If I were to redesign this as a product to be sold, I would look into making a new pull chain switch that has an integrated AC to DC converter and a new pull cord that can deliver power to the LED in the pull handle while standing up to the wear of being pulled on many times a day for years. The idea of a lighted pull chain handle has been patented since at least 2001. Maybe the engineering challenges of designing it to be safe while still being economical aren't realizable.
Oddly, after a period of time the LED cuts off even if the battery still holds a good charge. Since the intent of the original garden light was for decorative purposes and not providing illumination, I'm guessing that there is a timer that controls how long the LED stays on so that it doesn't shine late at night when no one is around to appreciate it, but this is only a guess.
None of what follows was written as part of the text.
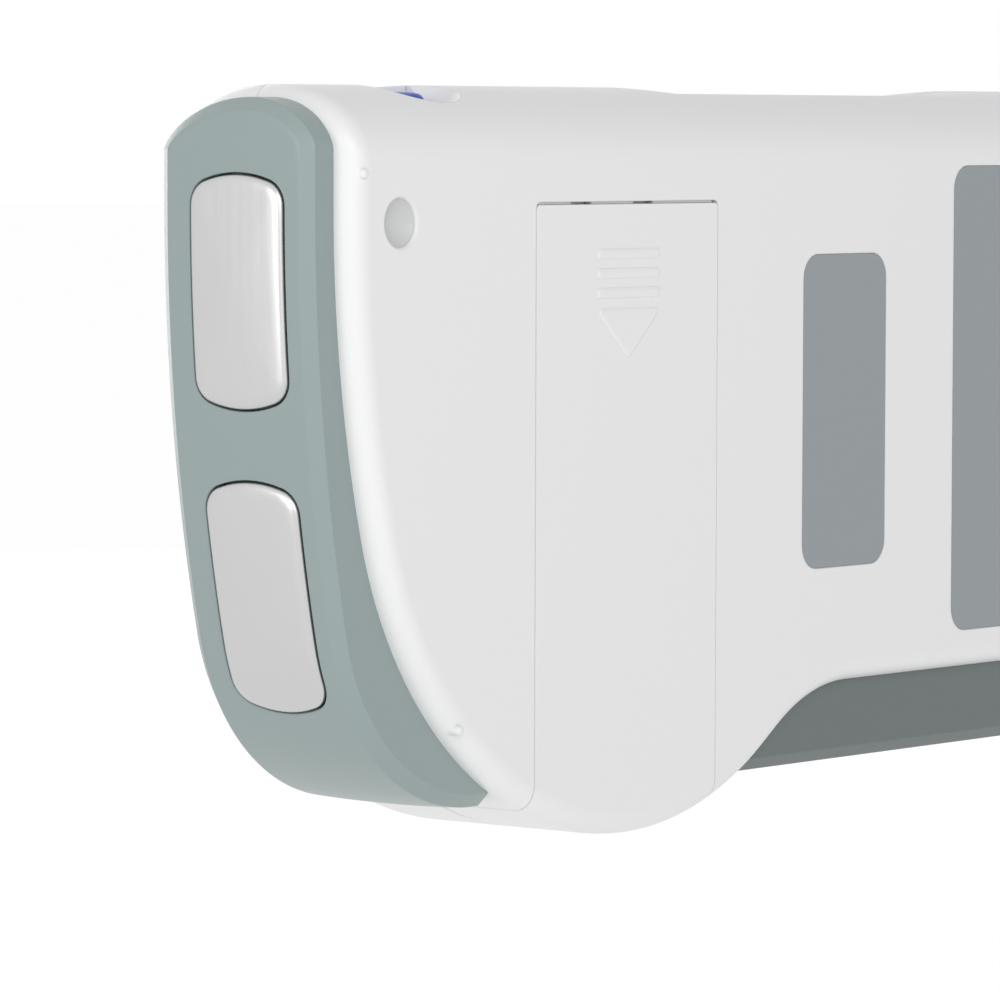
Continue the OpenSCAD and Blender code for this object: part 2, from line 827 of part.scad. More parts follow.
// Plate outline [y, z] of an electrode, grown by `grow`: bowed short edges and round corners
module electrode_plan(z, grow) {
    r = electrode_r + grow;
    bow = electrode_bow_r + grow;
    half_w = electrode_w / 2 - electrode_r;
    bow_z = electrode_h / 2 - electrode_bow_r;
    rise = sqrt(pow(electrode_bow_r - electrode_r, 2) - pow(half_w, 2));
    turn = atan2(rise, half_w);
    top = concat(
        arc(half_w, bow_z + rise, r, 0, turn, 5),
        arc(0, bow_z, bow, turn + 4, 176 - turn, 8),
        arc(-half_w, bow_z + rise, r, 180 - turn, 180, 5)
    );
    translate([back_y - electrode_depth, z])
        polygon(concat(top, [for (i = [len(top) - 1 : -1 : 0]) [top[i][0], -top[i][1]]]));
}

// Window for an electrode: a sunk seat for the plate, and an opening through the ledge
module electrode_window(z) {
    difference() {
        between_x(end_x - window_reach, half_len + 1) electrode_plan(z, electrode_gap);
        between_y(-far, far) bumper_outline(electrode_t - electrode_proud);
    }
    between_x(end_x - window_reach, half_len + 1) electrode_plan(z, -1.2);
}

module near_end_cap() {
    color("#93A5A4") difference() {
        end_piece() body_core();
        for (z = [upper_electrode_z, lower_electrode_z]) electrode_window(z);
    }
}

module far_end_cap() {
    color("#93A5A4") mirror([1, 0, 0]) difference() {
        end_piece() mirror([1, 0, 0]) body_core();
        electrode_window(far_electrode_z);
    }
}

module lower_trim() {
    x0 = -half_len + bumper_reach + 0.1;
    tip = 0.65;
    belly_r = belly_far_r - bumper_gap;
    x1 = belly_x - belly_r * sin(acos(1 - (bumper_z + tip) / belly_r));
    y0 = bumper_front_y;
    y1 = bumper_back_y;
    c = bumper_chamfer;
    w = bumper_chamfer_w;
    t = bumper_wall;
    color("#93A5A4") difference() {
        between_x(x0, x1) polygon([
            [y0, bumper_z + c], [y0 + w, bumper_z], [y1 - w, bumper_z], [y1, bumper_z + c],
            [y1, waist_z + 1], [y0, waist_z + 1]
        ]);
        between_x(x0 + t, x1 + 1) polygon([
            [y0 + t, bumper_z + t], [y1 - t, bumper_z + t],
            [y1 - t, waist_z + 2], [y0 + t, waist_z + 2]
        ]);
        body_core();
    }
}

// ---- Electrodes and their contacts ------------------------------------------------------------

// Electrode plate that follows the bumper's face, with the stud behind it
module electrode(z, stud_end) {
    y = back_y - electrode_depth;
    color("silver") {
        intersection() {
            difference() {
                between_y(-far, far) bumper_outline(-electrode_proud);
                between_y(-far, far) bumper_outline(electrode_t - electrode_proud);
            }
            between_x(end_x - window_reach, half_len + 1) electrode_plan(z, 0);
        }
        rod_x(y, z, stud_r, stud_end, half_len - bumper_sag(z) - electrode_t / 2);
    }
}

// How far the bumper's face has curved in at the height z
function bumper_sag(z) =
    bumper_face_r - sqrt(pow(bumper_face_r, 2) - pow(max(0, end_curve_z - z), 2));

// How far the body's end wall has curved in at the height z
function end_sag(z) =
    end_arc_r - sqrt(pow(end_arc_r, 2) - pow(max(0, end_curve_z - z), 2));

// Inner end of the stud behind an electrode at the height z
function stud_tip(z) = end_x - end_sag(z) - wall - 1.6;

module upper_electrode() { electrode(upper_electrode_z, stud_tip(upper_electrode_z)); }

module lower_electrode() { electrode(lower_electrode_z, stud_tip(lower_electrode_z)); }

module far_electrode() { mirror([1, 0, 0]) electrode(far_electrode_z, stud_tip(far_electrode_z)); }

leaf_in = 1.5;
leaf_foot = 4;
leaf_t = 0.3;
leaf_w = 2.5;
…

Additionally, given that the LED puts out more light than needed and changes colors constantly it may disrupt sleep. A solar garden light meant to provide illumination throughout the night paired with a high efficiency red LED, which will help preserve night vision, may be a better solution.
Bonus Hack: In the planning stages of this project I considered using the pull chain as part of the return leg of the LED's circuit. So I connected the pull chain to a multimeter and selected the continuity test; it showed an open circuit. However, when I pulled the chain tight the resistance drop to only a few ohms. Therefore, if you need a simple on/off stretch sensor, then using a pull chain might not be a bad option.